Written task: Print out every line, exactly as written.

==================================================

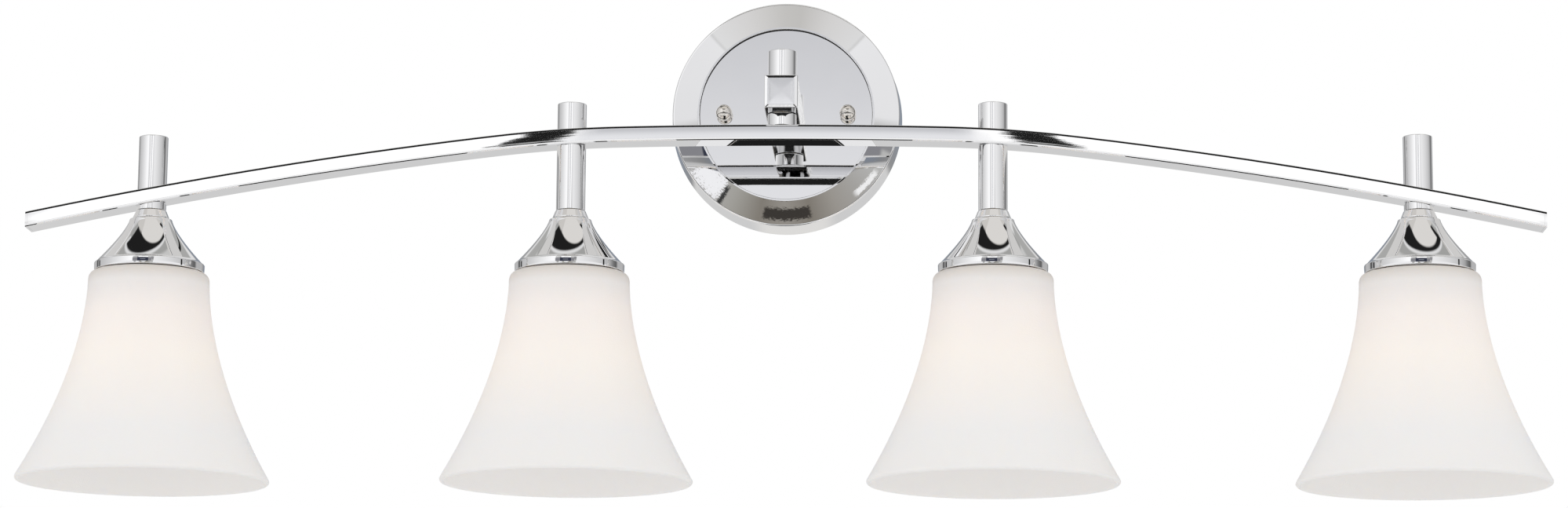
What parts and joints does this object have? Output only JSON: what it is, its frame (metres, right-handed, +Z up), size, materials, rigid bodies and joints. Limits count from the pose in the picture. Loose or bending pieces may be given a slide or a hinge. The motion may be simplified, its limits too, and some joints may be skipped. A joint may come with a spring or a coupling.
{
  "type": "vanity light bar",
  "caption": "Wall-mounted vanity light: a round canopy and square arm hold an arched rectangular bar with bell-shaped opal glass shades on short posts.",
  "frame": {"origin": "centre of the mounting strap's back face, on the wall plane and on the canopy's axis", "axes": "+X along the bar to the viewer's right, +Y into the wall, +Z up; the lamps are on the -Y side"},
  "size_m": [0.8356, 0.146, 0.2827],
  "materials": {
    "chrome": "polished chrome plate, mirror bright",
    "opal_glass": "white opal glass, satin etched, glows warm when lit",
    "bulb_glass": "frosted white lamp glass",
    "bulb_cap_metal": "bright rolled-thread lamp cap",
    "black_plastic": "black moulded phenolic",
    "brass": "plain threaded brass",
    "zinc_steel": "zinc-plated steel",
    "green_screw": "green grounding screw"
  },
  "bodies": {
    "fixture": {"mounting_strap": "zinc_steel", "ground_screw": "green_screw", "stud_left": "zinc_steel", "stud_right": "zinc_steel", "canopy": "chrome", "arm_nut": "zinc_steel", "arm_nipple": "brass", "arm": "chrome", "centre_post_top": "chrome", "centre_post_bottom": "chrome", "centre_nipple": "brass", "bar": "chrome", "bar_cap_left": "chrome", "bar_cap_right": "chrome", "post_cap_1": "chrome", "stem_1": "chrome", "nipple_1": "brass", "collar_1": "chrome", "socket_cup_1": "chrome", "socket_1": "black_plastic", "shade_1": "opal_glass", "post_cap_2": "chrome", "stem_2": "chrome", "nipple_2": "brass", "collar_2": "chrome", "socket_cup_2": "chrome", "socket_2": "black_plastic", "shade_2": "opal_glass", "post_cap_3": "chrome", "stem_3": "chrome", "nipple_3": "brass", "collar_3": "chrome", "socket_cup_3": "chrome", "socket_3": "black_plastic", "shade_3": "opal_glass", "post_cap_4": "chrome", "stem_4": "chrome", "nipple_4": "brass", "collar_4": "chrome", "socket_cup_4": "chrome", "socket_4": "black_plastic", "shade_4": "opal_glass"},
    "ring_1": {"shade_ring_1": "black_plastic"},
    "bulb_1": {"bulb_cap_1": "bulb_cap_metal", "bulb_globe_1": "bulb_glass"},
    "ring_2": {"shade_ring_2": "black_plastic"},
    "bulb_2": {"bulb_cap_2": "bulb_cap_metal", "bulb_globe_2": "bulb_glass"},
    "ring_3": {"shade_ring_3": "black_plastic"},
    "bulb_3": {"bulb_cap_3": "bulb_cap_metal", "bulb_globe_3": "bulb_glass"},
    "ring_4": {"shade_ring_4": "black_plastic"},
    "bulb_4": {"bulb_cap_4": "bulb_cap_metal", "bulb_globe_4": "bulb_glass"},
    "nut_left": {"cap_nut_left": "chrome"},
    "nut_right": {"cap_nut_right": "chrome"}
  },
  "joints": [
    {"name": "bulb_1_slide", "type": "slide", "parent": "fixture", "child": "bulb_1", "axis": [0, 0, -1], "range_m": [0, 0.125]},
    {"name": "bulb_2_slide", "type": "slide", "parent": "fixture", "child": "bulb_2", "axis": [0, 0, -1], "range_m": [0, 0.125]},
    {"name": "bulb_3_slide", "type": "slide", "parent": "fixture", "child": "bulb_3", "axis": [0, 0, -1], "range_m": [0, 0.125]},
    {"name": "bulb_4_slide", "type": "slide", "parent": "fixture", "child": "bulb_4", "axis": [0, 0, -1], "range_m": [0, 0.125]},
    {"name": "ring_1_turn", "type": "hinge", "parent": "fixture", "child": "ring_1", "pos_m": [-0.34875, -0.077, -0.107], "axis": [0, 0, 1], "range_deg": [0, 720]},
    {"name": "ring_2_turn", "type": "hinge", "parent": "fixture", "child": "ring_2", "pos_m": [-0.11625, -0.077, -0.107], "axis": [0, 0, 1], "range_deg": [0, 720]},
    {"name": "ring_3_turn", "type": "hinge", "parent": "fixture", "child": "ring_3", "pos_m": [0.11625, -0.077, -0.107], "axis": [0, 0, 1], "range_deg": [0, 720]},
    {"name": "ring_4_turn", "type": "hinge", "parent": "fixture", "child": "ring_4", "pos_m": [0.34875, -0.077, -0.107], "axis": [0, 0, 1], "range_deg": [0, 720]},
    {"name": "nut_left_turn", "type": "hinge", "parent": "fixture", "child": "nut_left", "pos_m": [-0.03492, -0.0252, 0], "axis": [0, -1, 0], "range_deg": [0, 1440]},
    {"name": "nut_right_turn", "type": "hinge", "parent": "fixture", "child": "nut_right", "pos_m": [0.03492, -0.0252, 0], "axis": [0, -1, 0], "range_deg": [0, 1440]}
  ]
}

==================================================

Task answer:
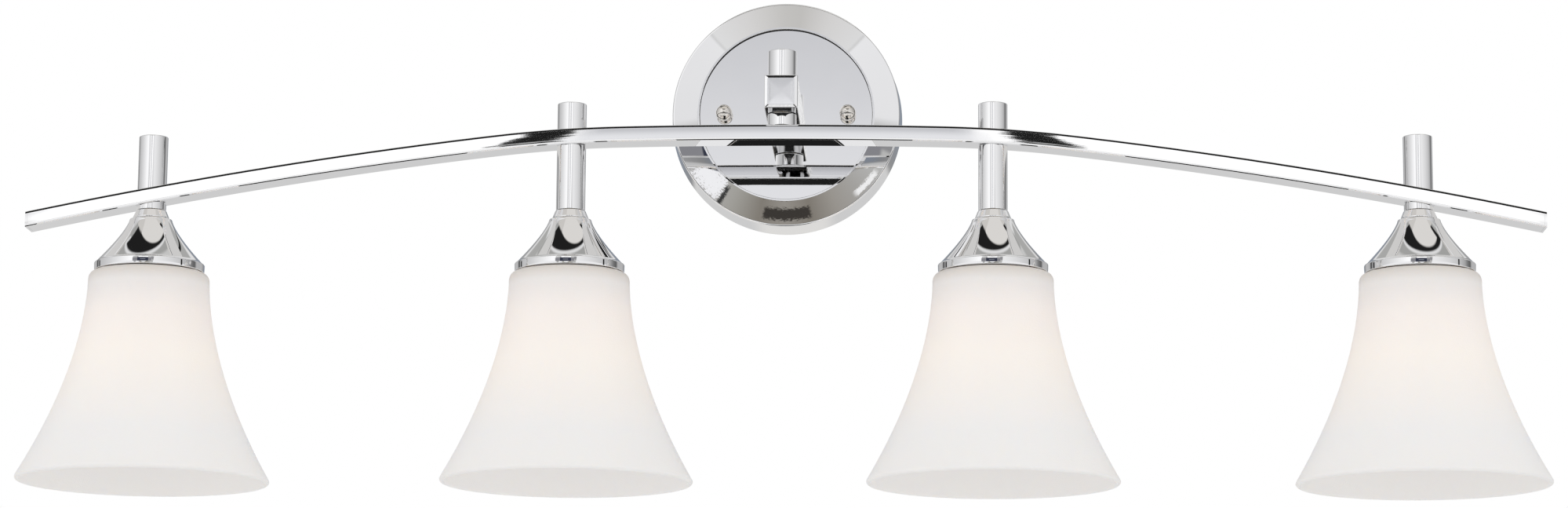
What parts and joints does this object have? Output only JSON: what it is, its frame (metres, right-handed, +Z up), size, materials, rigid bodies and joints. Limits count from the pose in the picture. Loose or bending pieces may be given a slide or a hinge. The motion may be simplified, its limits too, and some joints may be skipped. A joint may come with a spring or a coupling.
{
  "type": "vanity light bar",
  "caption": "Wall-mounted vanity light: a round canopy and square arm hold an arched rectangular bar with bell-shaped opal glass shades on short posts.",
  "frame": {"origin": "centre of the mounting strap's back face, on the wall plane and on the canopy's axis", "axes": "+X along the bar to the viewer's right, +Y into the wall, +Z up; the lamps are on the -Y side"},
  "size_m": [0.8356, 0.146, 0.2827],
  "materials": {
    "chrome": "polished chrome plate, mirror bright",
    "opal_glass": "white opal glass, satin etched, glows warm when lit",
    "bulb_glass": "frosted white lamp glass",
    "bulb_cap_metal": "bright rolled-thread lamp cap",
    "black_plastic": "black moulded phenolic",
    "brass": "plain threaded brass",
    "zinc_steel": "zinc-plated steel",
    "green_screw": "green grounding screw"
  },
  "bodies": {
    "fixture": {"mounting_strap": "zinc_steel", "ground_screw": "green_screw", "stud_left": "zinc_steel", "stud_right": "zinc_steel", "canopy": "chrome", "arm_nut": "zinc_steel", "arm_nipple": "brass", "arm": "chrome", "centre_post_top": "chrome", "centre_post_bottom": "chrome", "centre_nipple": "brass", "bar": "chrome", "bar_cap_left": "chrome", "bar_cap_right": "chrome", "post_cap_1": "chrome", "stem_1": "chrome", "nipple_1": "brass", "collar_1": "chrome", "socket_cup_1": "chrome", "socket_1": "black_plastic", "shade_1": "opal_glass", "post_cap_2": "chrome", "stem_2": "chrome", "nipple_2": "brass", "collar_2": "chrome", "socket_cup_2": "chrome", "socket_2": "black_plastic", "shade_2": "opal_glass", "post_cap_3": "chrome", "stem_3": "chrome", "nipple_3": "brass", "collar_3": "chrome", "socket_cup_3": "chrome", "socket_3": "black_plastic", "shade_3": "opal_glass", "post_cap_4": "chrome", "stem_4": "chrome", "nipple_4": "brass", "collar_4": "chrome", "socket_cup_4": "chrome", "socket_4": "black_plastic", "shade_4": "opal_glass"},
    "ring_1": {"shade_ring_1": "black_plastic"},
    "bulb_1": {"bulb_cap_1": "bulb_cap_metal", "bulb_globe_1": "bulb_glass"},
    "ring_2": {"shade_ring_2": "black_plastic"},
    "bulb_2": {"bulb_cap_2": "bulb_cap_metal", "bulb_globe_2": "bulb_glass"},
    "ring_3": {"shade_ring_3": "black_plastic"},
    "bulb_3": {"bulb_cap_3": "bulb_cap_metal", "bulb_globe_3": "bulb_glass"},
    "ring_4": {"shade_ring_4": "black_plastic"},
    "bulb_4": {"bulb_cap_4": "bulb_cap_metal", "bulb_globe_4": "bulb_glass"},
    "nut_left": {"cap_nut_left": "chrome"},
    "nut_right": {"cap_nut_right": "chrome"}
  },
  "joints": [
    {"name": "bulb_1_slide", "type": "slide", "parent": "fixture", "child": "bulb_1", "axis": [0, 0, -1], "range_m": [0, 0.125]},
    {"name": "bulb_2_slide", "type": "slide", "parent": "fixture", "child": "bulb_2", "axis": [0, 0, -1], "range_m": [0, 0.125]},
    {"name": "bulb_3_slide", "type": "slide", "parent": "fixture", "child": "bulb_3", "axis": [0, 0, -1], "range_m": [0, 0.125]},
    {"name": "bulb_4_slide", "type": "slide", "parent": "fixture", "child": "bulb_4", "axis": [0, 0, -1], "range_m": [0, 0.125]},
    {"name": "ring_1_turn", "type": "hinge", "parent": "fixture", "child": "ring_1", "pos_m": [-0.34875, -0.077, -0.107], "axis": [0, 0, 1], "range_deg": [0, 720]},
    {"name": "ring_2_turn", "type": "hinge", "parent": "fixture", "child": "ring_2", "pos_m": [-0.11625, -0.077, -0.107], "axis": [0, 0, 1], "range_deg": [0, 720]},
    {"name": "ring_3_turn", "type": "hinge", "parent": "fixture", "child": "ring_3", "pos_m": [0.11625, -0.077, -0.107], "axis": [0, 0, 1], "range_deg": [0, 720]},
    {"name": "ring_4_turn", "type": "hinge", "parent": "fixture", "child": "ring_4", "pos_m": [0.34875, -0.077, -0.107], "axis": [0, 0, 1], "range_deg": [0, 720]},
    {"name": "nut_left_turn", "type": "hinge", "parent": "fixture", "child": "nut_left", "pos_m": [-0.03492, -0.0252, 0], "axis": [0, -1, 0], "range_deg": [0, 1440]},
    {"name": "nut_right_turn", "type": "hinge", "parent": "fixture", "child": "nut_right", "pos_m": [0.03492, -0.0252, 0], "axis": [0, -1, 0], "range_deg": [0, 1440]}
  ]
}